The journey, however, took longer than planned. Existing solutions, like VNC, tend to be strangely laggy, and others, like Miracast, are so deeply enclosed in proprietary protocols that they do not scale well to a bug-free experience on all devices. The first solution to this problem, at an even less stable stage than currently, was my most shared post ever on Twitter, so I decided to write a post on how this was done.
why is everyone liking my hacks
~ me, 2022
To start, let us split this problem in even smaller bits. Namely, components are:
- Virtual display handling: creating a fake video output. On Xorg, some GPU-specific hacks exist (probably Intel-only) vs Wayland (mutter)
- Video capturing: we assume that the windowing system grants enough permissions to capture the screen
- Video streaming: This, of course, needs to be fast. So real-time stream compressing and decoding is necessary.
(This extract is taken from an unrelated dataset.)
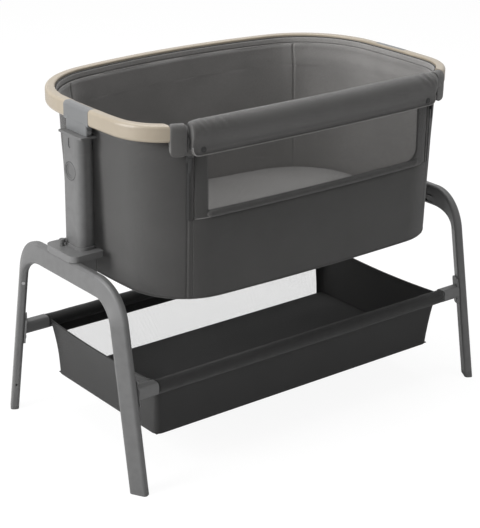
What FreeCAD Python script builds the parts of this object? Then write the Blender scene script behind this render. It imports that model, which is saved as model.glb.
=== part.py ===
# Bedside sleeper crib: a fabric tub with a drop-down front side on two telescopic posts.
# The posts stand on shoes that slide along the top bars of two leg frames, and a storage
# basket hangs between the two crossbars low in the frames.
#
# Millimetres. +Z is up, -Y is the front (the side that faces the bed), +X is to the right.
# The origin is on the floor, midway between the posts.  side is -1 for left and +1 for
# right; end is -1 for front and +1 for rear.
import FreeCAD, Part
import math
import os
import Sketcher
from FreeCAD import Placement, Rotation, Vector

os.makedirs("parts", exist_ok=True)
doc = FreeCAD.newDocument("bedside_sleeper")
sheet = doc.addObject("Spreadsheet::Sheet", "dims")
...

- Network: This one is easy, at least on our side. By replacing most known network overhead (e.g. not relying on central Wi-Fi APs, getting rid of TCP packets, ...) and transmitting bare-bones UDP packets from point to point, we achieve significant gains in performance. In fact, even dropping wireless entirely and using Ethernet over USB (which e.g. postmarketOS supports) could further reduce latency.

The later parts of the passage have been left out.